Key Innovations and Approaches
- Long-Term Experiments (LTEs):
Four LTEs established in previous ACIAR projects will be used to monitor biophysical changes under CA across different agro-ecological zones. - APSIM Modelling:
APSIM will simulate the effects of CA and alternative rice establishment methods over 30 years of climate data to predict yield variability, water use, and economic outcomes. - Mechanization and Service Provision:
The project will promote the use of the Versatile Multi-crop Planter (VMP) and pilot bundled service provision models to improve access to mechanized planting and harvesting. - Collective Action Models:
The “Samoloy” approach, where farmers coordinate planting and input use, will be piloted to aggregate demand and reduce risks for service providers. - Gender and Social Inclusion:
The project will ensure equitable access to CA knowledge and services, addressing barriers faced by women, youth, and smallholders.
Strategic Alignment
The SACA project aligns with:
- Bangladesh’s Vision 2041
- National Agriculture Policy 2018
- Sustainable Development Goals (SDGs)
- Paris Agreement on Climate Change
It also complements previous ACIAR investments such as the NUMAN, SRFSI, and LWR projects, and leverages partnerships with national research institutions, extension agencies, and farmer organizations.

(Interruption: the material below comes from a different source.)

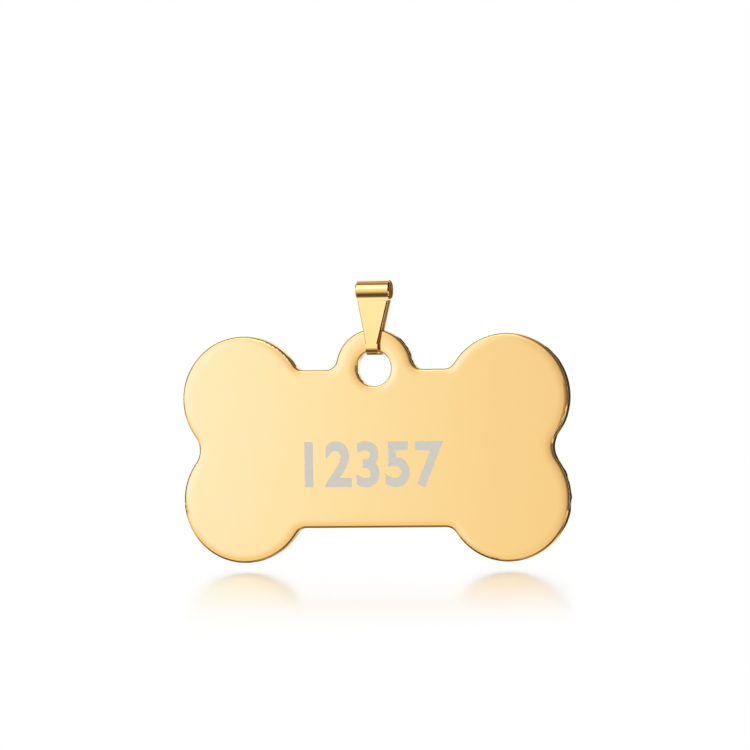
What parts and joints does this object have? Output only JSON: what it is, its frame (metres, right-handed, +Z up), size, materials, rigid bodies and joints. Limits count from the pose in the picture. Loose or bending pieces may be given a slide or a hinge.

Capacity Building and Knowledge Exchange
The project will support:
- PhD and MS fellowships for researchers from partner institutions
- Training programs for farmers, service providers, and extension agents
- Farmer-to-farmer learning through CASPA and Samoloy groups
- Policy dialogues and conferences to disseminate findings and influence decision-making
A robust data management system based on FAIR principles will ensure that research outputs are accessible and reusable.
Conclusion
The SACA project represents a comprehensive, multi-stakeholder effort to transform Bangladesh’s agricultural systems through the adoption of Conservation Agriculture. By integrating scientific research, inclusive scaling strategies, and institutional capacity building, the project aims to create a resilient, sustainable, and equitable agricultural future for Bangladesh.